La mia personale interpretazione sul perchè non siamo felici.

Durante un noioso e solitario viaggio in treno verso casa, mi sono trovata a ripensare a un articolo letto un paio di settimane fà sul perchè non siamo felici (vi consiglio di leggerlo ). Questo articolo mi ha molto colpito perché individua alcune cause per l’infelicità della mia generazione: le ambizioni sempre più elevate e ambiziose, la convinzione di essere individui speciali e poter ottenere più degli altri, la conseguente voglia di ottenere subito i successi per cui in quanto speciali ci sentiamo predestinati e infine il continuo confronto con le versioni abbellite che gli altri ostentano in rete.

Bingo. Dopo aver letto e riletto questo articolo più volte ho incominciato a guardarmi intorno e a guardarmi allo specchio per verificare se quanto esposto fosse vero. La realtà universitaria che vivo ogni giorno è un ottimo punto di osservazione del fenomeno: pullula di studenti insoddisfatti, che aspettano solo di uscire dall’università perché il mondo riconosca quanto sono speciali e dia loro qualcosa all’altezza del talento che ritengono di avere. Questa visione porta alla ricerca febbrile di cose da fare, e a mio avviso alimenta un fiorente business di master e corsi post laurea e alta formazione: dato che tutti hanno la laurea occorre andare ancora oltre, fare di più, un master, un corso, andare all’estero, una specializzazione, un altro master, cercare di salire un gradino ancora sopra, un gradino che avvicini di più a…. non ne abbiamo idea in realtà. Non ne abbiamo idea perché rincorriamo una gigantesca illusione: come Don Quixotte che combatte coi mulini a vento. Mi vengono in mente due immagini a questo punto: vedo tante persone correre su una salita di ghiaccio scivolosa, cercando di salire più in alto degli altri; e vedo delle mosche, che in una casa ricca di succulenti cibi con cui nutrirsi e calore, sbattono insistentemente contro una finestra perché vogliono a tutti i costi uscire, incuranti di cosa ci sia realmente fuori, perché dal vetro sembra tutto stupendo e il freddo non si sente.

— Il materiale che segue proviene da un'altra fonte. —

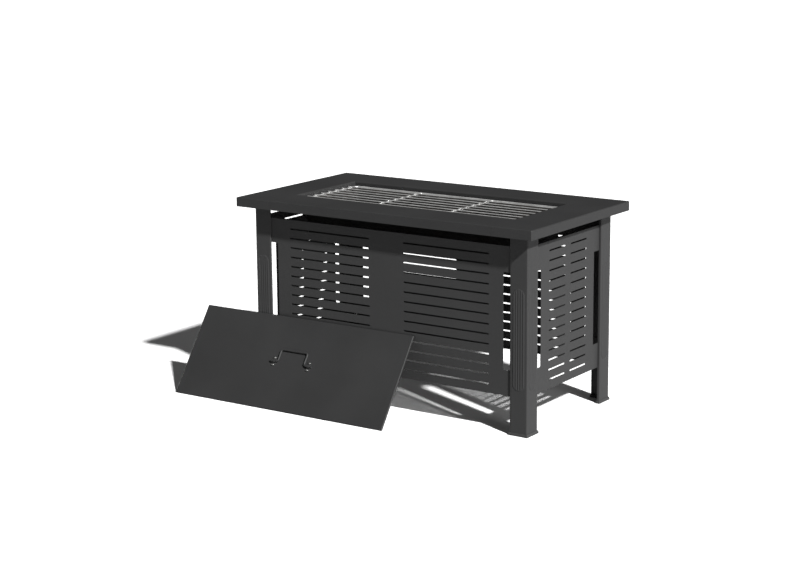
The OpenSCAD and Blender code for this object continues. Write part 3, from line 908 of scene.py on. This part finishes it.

Io penso che per essere felici bisogna essere realisti: la prima causa di infelicità è sovrastimare la realtà. È pensare di riempire una piscina con un bicchiere d’acqua solo perché siamo speciali. Non è sbagliato considerare ogni individuo come speciale, se il termine speciale è inteso come unico, diverso: ciascuno di noi ha diverse attitudini, talenti, interessi, passioni. L’infelicità arriva quando il considerarsi speciale diventa em>considerarsi meglio di chiunque altro in qualcosa: l’ambizione, la voglia di dare il meglio di noi stessi è sacrosanta e ci permette di progredire, ma solo se accompagnata da un bagno di umiltà che ci permetta di comprendere i nostri limiti e decidere se conviverci o superarli, se abbiamo i mezzi per farlo e quanto ci costerà in termini di sacrifici. Solo così si diventa i migliori: cercando di migliorare se stessi.
Non voler crescere e progredire e attendere che il mondo riconosca la nostra superiorità in un bagno di frustrazione e ci premi sono due facce della stessa medaglia. Perché mentre siamo occupati a pensare quanto il mondo sia ingiusto a non darci ciò che ci spetta (poltrone di amministratori delegati e dirigenti per tutti), la fuori c’è qualcuno che la felicità se la sta costruendo, dando il meglio di sé ogni giorno. Mi ricordo che da piccola mi dicevano l’erba voglio non nasce neanche nel giardino del Re.

Non ho la ricetta della felicità (e nemmeno quella della Coca Cola), ma credo di essere abbastanza felice e di aver abbandonato la frustrazione: vivo la mia realtà di ogni giorno con curiosità, attenta alle opportunità, cercando sempre nuove idee, coltivando i miei interessi e le mie passioni, ma con un’occhio vigile su ciò che mi circonda e sui miei limiti. Voglio tante cose, sono ambiziosa, ho tanti sogni, ma non aspetto che la fata turchina li realizzi perché sono speciale. Mi do da fare per realizzarli. Cerco di avere aspettative ambiziose per dare il massimo, ma non esagerate per permettere alla vita di stupirmi.